Designed for severs and mixed workloads, the Samsung 883 DCT is a SATA interface SSD for data centers. The drive comes in multiple capacities: 240GB, 480GB, 960GB, 1.92TB, and 3.84TB. The 883 DCT leverages Samsung V-NAND with performance quoted as high as 560MB/s read and throughput as high as 98K IOPS. The drive has end-to-end data protection built in to deliver security to those that need it the most. 

When looking at performance, the Samsung 883 DCT SSD impressed from beginning to end in our testing. In our Application Workload Analysis the 883 DCT was top throughout all tests. In SQL Server the drive had a TPS score of 6,291.8 and an average latency of 25ms. With Sysbench the Samsung drive hit 2,181.1 TPS, an average latency of 58.7ms, and a worst-case scenario latency of 103.5ms.

With VDBench the 883 DCT didn’t dominate throughout but it was in the top for most of the tests. Some of the highlights are 79K IOPS 4K read, 64K IOPS 4K write, 491MB/s 64K read, and 315MB/s 64K write.

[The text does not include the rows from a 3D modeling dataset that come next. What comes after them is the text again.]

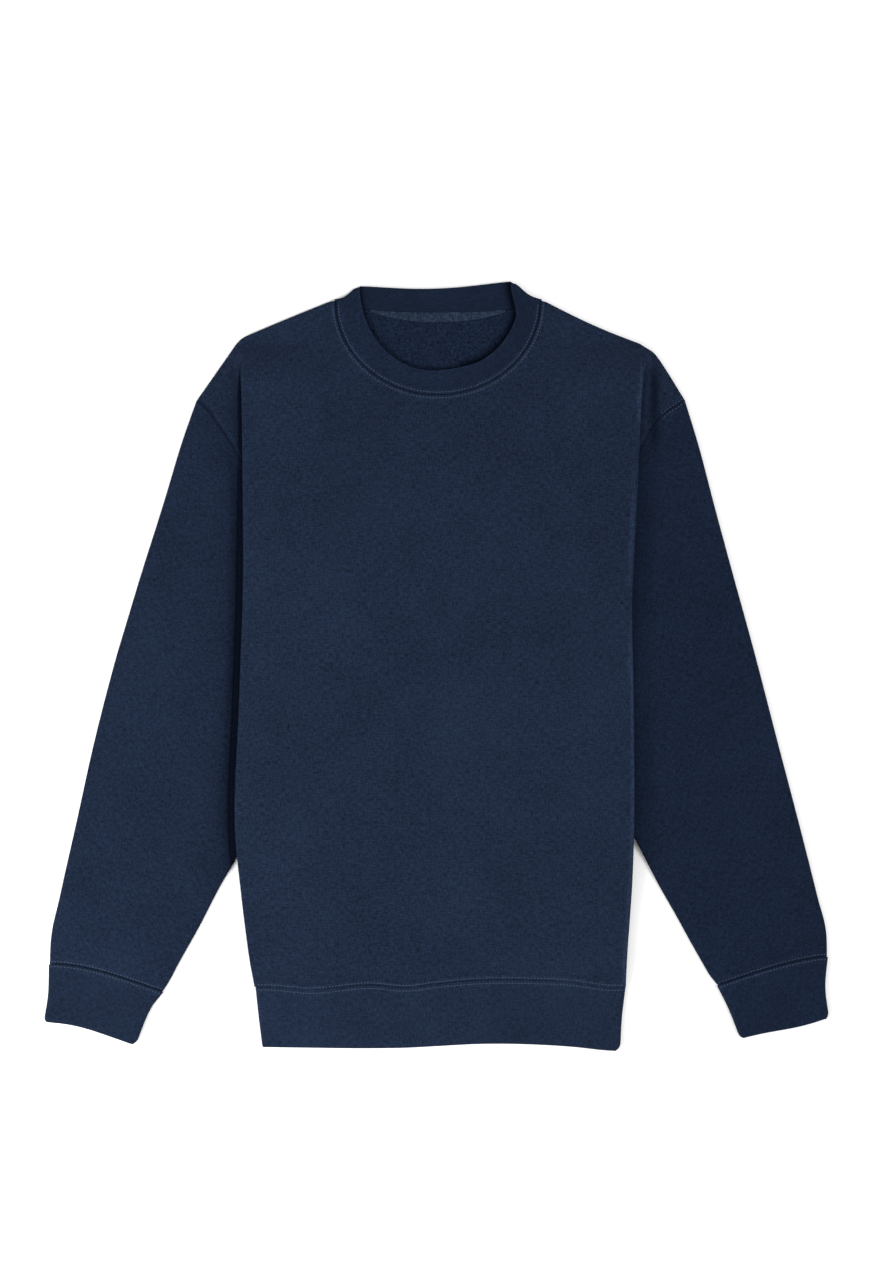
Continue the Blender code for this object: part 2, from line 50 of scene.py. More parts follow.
foldLength = layer / 2 * math.pi
curl = 1.5              # radius to which the shoulder edges bend down to their seam
backInset = 2.5         # how far the back's folded edges lie inside the front's
riseWidth = 60.0        # width over which the front climbs onto its folded-in sides
riseStart = 28.0
underarm = 3.0          # height at which the armhole ends and the side seam begins
turnIn = 16.0           # length over which the side seam turns in below it
bedLayers = 2           # fleece layers of the back that lie under a sleeve inside the body
hemY = -298.5           # where the body ends at the waistband
neckClear = 0.4         # clear space between the collar's ends and the shoulders
middleY = 1.56          # how far the laid-out sizes sit above the middle of the footprint


def table(columns, *rows):
    return dict(zip(columns.split(), np.array(rows, float).T))


neck = {"x": 1.0, "y": 340.0, "halfWidth": 95.0, "frontDrop": 86.0, "backDrop": 9.0}
rim = {"x": -1.6, "y": 357.1, "halfWidth": 70.6, "frontDrop": 81.1, "tilt": 2.2, "sag": 4.3,
       "endSag": 4.0, "endShape": 14}

# the front rim bulges to the right: how far out and down, the angle over which it starts, and where
# and over what angle it ends
bulge = {"out": 8.5, "down": 8.0, "start": 0.5, "last": 1.53, "end": 0.3}

edge = table("y left right",
             (-300, -170, 176), (-274, -174.5, 177), (-237, -179.5, 179.5), (-205, -183, 181.5),
             (-165, -187, 183), (-31, -184, 183), (75, -180.5, 181.5), (193, -181, 187.5),
             (260, -181.8, 191), (310, -182.5, 193))
pleat = table("y turn depth",
              (-300, 96, 0.5), (-290, 96, 0.5), (-280, 140, 1.5), (-266, 180, 7), (-250, 180, 16),
              (-190, 180, 40), (-60, 180, 78), (5, 180, 91), (52, 180, 67), (100, 180, 43.5),
              (205, 180, 18), (245, 180, 8), (258, 172, 3), (270, 130, 1), (285, 60, 1), (300, 0, 1))
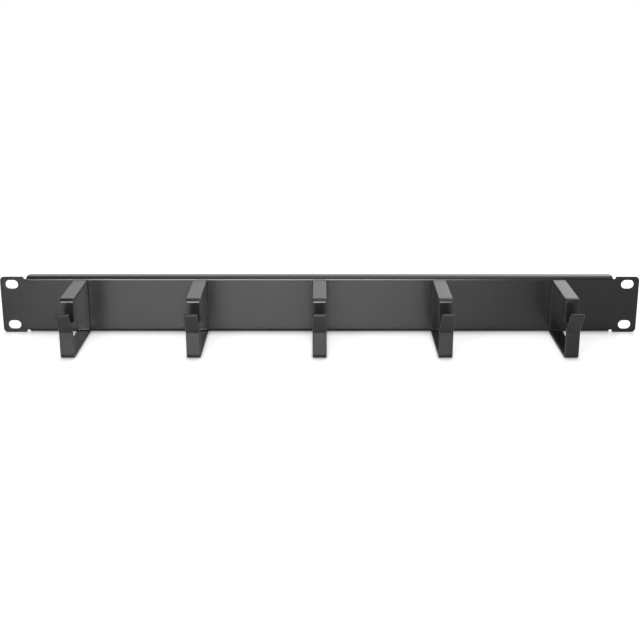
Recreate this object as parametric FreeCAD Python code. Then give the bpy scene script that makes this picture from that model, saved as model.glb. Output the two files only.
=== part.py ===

In SQL and Oracle the 883 DCT had sub-millisecond latency performance throughout. In SQL the 883 DCT had the top spot in all test with peak scores of 48K IOPS, 49K IOPS in SQL 90-10, and 48K IOPS in SQL 80-20. Oracle also saw the drive in the top spots with 42K IOPS, 46K IOPS Oracle 90-10, and 46K IOPS for Oracle 90-10. In our clone test the Samsung 883 DCT really shined in Initial Login and Monday Login of both our Full and Linked close tests.

The Samsung 883 DCT is an ideal drive for those that leverage SATA and need reliable storage in their servers. Not only does the drive come in several capacities including a top capacity of 3.84TB, its performance is near or at the top of our SATA enterprise SSDs.